By amending the laws and in 2017, the Ministry of Finance proposed to provide for three thresholds for the level of government debt - 40%, 50% and 60% for the medium and long term. Thus, when the 40% debt threshold is exceeded, capital expenditures must exceed the state budget deficit. When the 50% norm is exceeded, the requirements are tightened, and in addition to the previous requirement, restrictions are set on current expenditures. It was noted that in this way, the 'golden rule' of debt will work, which provides for the possibility of financing exclusively capital expenditures through borrowing. Approaches are further tightened after the debt exceeds 60% of GDP - current expenditures are linked to domestic revenues, especially tax revenues. In addition, if previously the permissible debt threshold of 60% was set in relation to GDP for the previous year, then according to the new regulations the ratio to GDP was fixed for the current year. At the same time, in the event of force majeure - a global natural disaster, war - in the conditions of a crisis economy, the government was allowed to exceed the 60% mark. Having exceeded this permissible threshold, the law obliged the government to submit to the National Assembly a program that would show how the Cabinet of Ministers plans to reduce the level of public debt.
Things of future
However, if all previous changes were 'situational in nature', the current amendments imply a revision of the entire 'philosophy' of public debt. Thus, the Ministry of Finance proposes to once again revise the concept of 'public debt' - excluding from it the external debt of the Central Bank and state guarantees, while including the debt of communities.
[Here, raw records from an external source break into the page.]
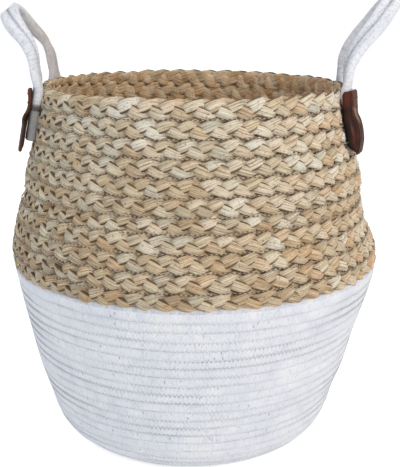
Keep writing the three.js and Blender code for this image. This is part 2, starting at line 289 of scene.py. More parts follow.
def tube_arrays(rings, along_mm, around_mm, start):
    """Points, faces and uvs of a closed tube through rings of shape (count, sides, 3)."""
    count, sides, _ = rings.shape
    ring, side = np.meshgrid(np.arange(count - 1), np.arange(sides), indexing="ij")
    a = start + ring * sides + side
    b = start + ring * sides + (side + 1) % sides
    quads = np.stack([a, b, b + sides, a + sides], -1).reshape(-1, 4)
    u = along_mm * MM
    step = around_mm * MM / sides
    corners = [(ring, side), (ring, side + 1), (ring + 1, side + 1), (ring + 1, side)]
    uv = np.stack([np.stack([u[r], s * step], -1) for r, s in corners], 2).reshape(-1, 2)
    edge = np.arange(sides)
    following = (edge + 1) % sides
    top = start + (count - 1) * sides
    head = np.full(sides, top + sides)
    low = np.stack([head, start + following, start + edge], -1)
    high = np.stack([head + 1, top + edge, top + following], -1)
    cap_uv = np.zeros((6 * sides, 2))
    cap_uv[:, 0] = np.repeat(u[[0, -1]], 3 * sides)
    points = np.concatenate([rings.reshape(-1, 3), rings[[0, -1]].mean(1)])
    return points, quads, np.concatenate([low, high]), uv, cap_uv


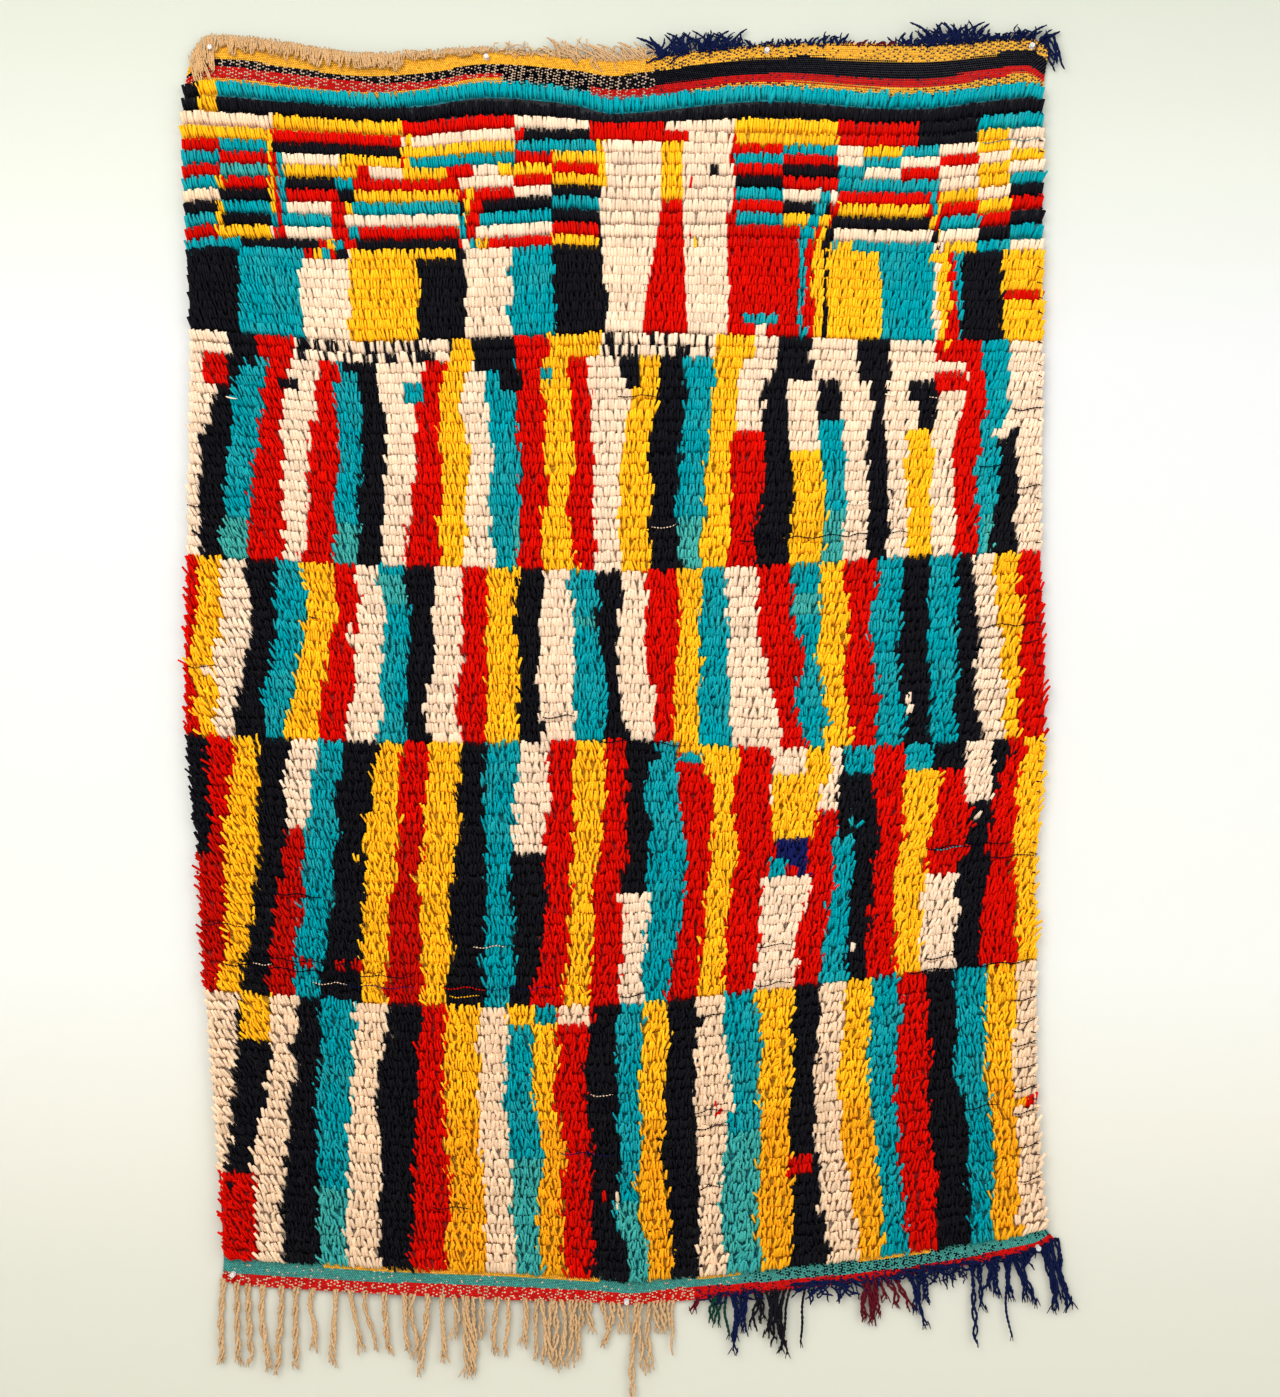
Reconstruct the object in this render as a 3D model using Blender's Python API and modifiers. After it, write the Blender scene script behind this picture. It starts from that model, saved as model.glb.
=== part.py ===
"""An azilal rug hanging flat by seven push pins. Metres, +Z up.

The rug's back lies in the plane y = 0 and its face looks along -Y. The origin is the middle of the top
edge, level with the top pins. A place on the rug is given by two numbers: across, from 0 at the left
selvedge to 1 at the right one, and row, which counts the rows of pile downwards from 0, where the pile
begins, to ROWS, where it ends. The flat-woven ends take BAND rows more above and below.
"""

import math
from collections import namedtuple

import bmesh
import bpy
from mathutils import Vector, noise

# Driving sizes
ROWS = 97
BAND = 2
FLAT_THICKNESS = 0.003
PILE_DEPTH = 0.018
GROOVE_DEPTH = 0.006
RIM_DEPTH = 0.011
LUMP = 0.0035
LUMPS_ACROSS = 21
LUMPS_TO_A_ROW = 0.37
BELLY = 0.6
GAP = 0.0004

# How far the flat-woven ends stand off the wall between two pins
TOP_BOW = 0.009
BOTTOM_BOW = 0.007
CORNER_SPAN = 0.2

# Locks at the side rims, one to every few rows. Each step gives its part of the reach and of the droop,
# and its size against the step before it
LOCK_EVERY = 3
LOCK_REACH = 0.012
LOCK_DROOP = 0.006
LOCK_STEPS = ((0.55, 0.5, 0.85), (0.45, 1.0, 0.50))
SELVEDGE_INSET = 0.007

# Push pins
NEEDLE_RADIUS = 0.0006
NEEDLE_POINT = 0.0008
NEEDLE_HOLE_RADIUS = 0.0011
NEEDLE_HOLE_DEPTH = 0.06
PIN_STEPS = 8
PIN_CLEARANCE = 0.0005

# Half the outline of a pin's head, from the rim of its foot to the middle of its top
Ring = namedtuple("Ring", "radius height")
PIN_HEAD = (
    Ring(0.0046, 0.0),
    Ring(0.0046, 0.0012),
    Ring(0.0027, 0.0030),
    Ring(0.0025, 0.0080),
    Ring(0.0042, 0.0100),
    Ring(0.0042, 0.0112),
    Ring(0.0, 0.0118),
)

# The narrow strips that the fringes are rooted in
STRIP_HEIGHT = 0.004
STRIP_MARGIN = 0.003
CORNER_ROOM = 0.0005

# How thin a strand grows towards its end, and how uneven the strands of a stretch are in length
STRAND_TAPER = 0.45
LEAST_LENGTH = 0.75
LENGTH_SPREAD = 0.5
UNEVENNESS = 95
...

The goal, as Marine Melikyan emphasizes, is to keep up with the times. 'All over the world, public debt includes government debt and community debt. In no country in the world is the debt of the Central Bank considered part of the public debt. As a result of the amendments, we are introducing a new concept - 'public sector debt' (Public sector debt), which represents the totality of public debt, the debt of state financial and non-financial organizations of the public sector. That is, if we imagine a pyramid, then at its top (and the largest in terms of volume) will be
In addition, the Ministry of Finance defines the concept of , and also describes the powers of local authorities to attract loans. The funds attracted by communities (there are not many precedents - only the Yerevan community has a loan received from the EIB, and then, with the approval of the Ministry of Finance), are only 'by default' considered part of the state debt. The current law only obliges communities to attract a new loan only after the old one is repaid. Now, in order to mitigate risks for the state, the Ministry of Finance proposes to limit the ability of communities to attract loans - by giving them the opportunity to take loans only from internal sources, since it considered that "there are still problems with the development of municipal potential". "For now, we will give communities the opportunity to work with the internal financial market, issue bonds, take dram loans from banks", - explained the representative of the Ministry of Finance.
To understand the scale of the proposed changes, we note: in accordance with the terminology still in effect, for January-July 2025, the state debt of Armenia in dollar terms increased by approximately $ 1 billion 256 million - from $ 12 billion 842.2 million by the end of 2024 to $ 14 billion 098.6 million. However, as a result of the planned adjustments, the figure will decrease. It will lose its Central Bank debt (200.9 billion drams or $523.3 million), the Yerevan community debt will be added to it (5.3 million euros) and the state debt according to the new classification will amount to $13 billion 279 million.
At the same time, the acting head of the department of the agency assures that this does not mean at all that the government is taking such a step out of the need to get another slack to attract new credit funds and a purely visual reduction in the debt burden, since the current thresholds for increasing the government debt remain the same. The Cabinet of Ministers, as before, will be limited by them, since the structure of the government debt itself will remain the same. Well, perhaps it will be slightly lightened - guarantees will be removed from its composition (by the end of July, the figure reached 26.8 billion drams).
It is important that the Ministry of Finance of the Republic of Armenia also proposes to review the goals of attracting public debt, as well as the main goal of managing public debt in accordance with new regulations and best international practices.
"The current regulations provide for a reduction in the volume of interest rate payments in the long term. However, when managing debt, it becomes obvious that it is impossible to reduce interest rates for servicing it in absolute terms with a physical increase in debt in the long term," Melikyan explains. As for the purposes of attracting public debt, in addition to the purposes of covering the budget deficit, the possibility of attracting debt also to replenish the government's stabilization fund is being secured.
It is not that simple
At the same time, Armenia is still not going to refuse budget support loans, despite the fact that the country's financial authorities have been declaring their readiness to refuse external financial assistance in the form of budget loans since 2019, and then since 2021, by switching to targeted lending to strengthen the foundations of the economy. As then Finance Minister Atom Janjughazyan told an ArmInfo correspondent at the end of 2020, today many consider this instrument to be quite attractive, since a budget support loan differs from other types of borrowing in that it does not have a specific targeted spending program and is provided on preferential terms. However, such preferential loans are dangerous because the country may become completely dependent on external borrowing, the minister noted.
"If you want to actively intervene in the economic development of the country, you always spend more than your income allows. And this, in the current conditions, is impossible to do without budgetary assistance loans," concluded Marine Melikyan, with whom it is difficult to disagree.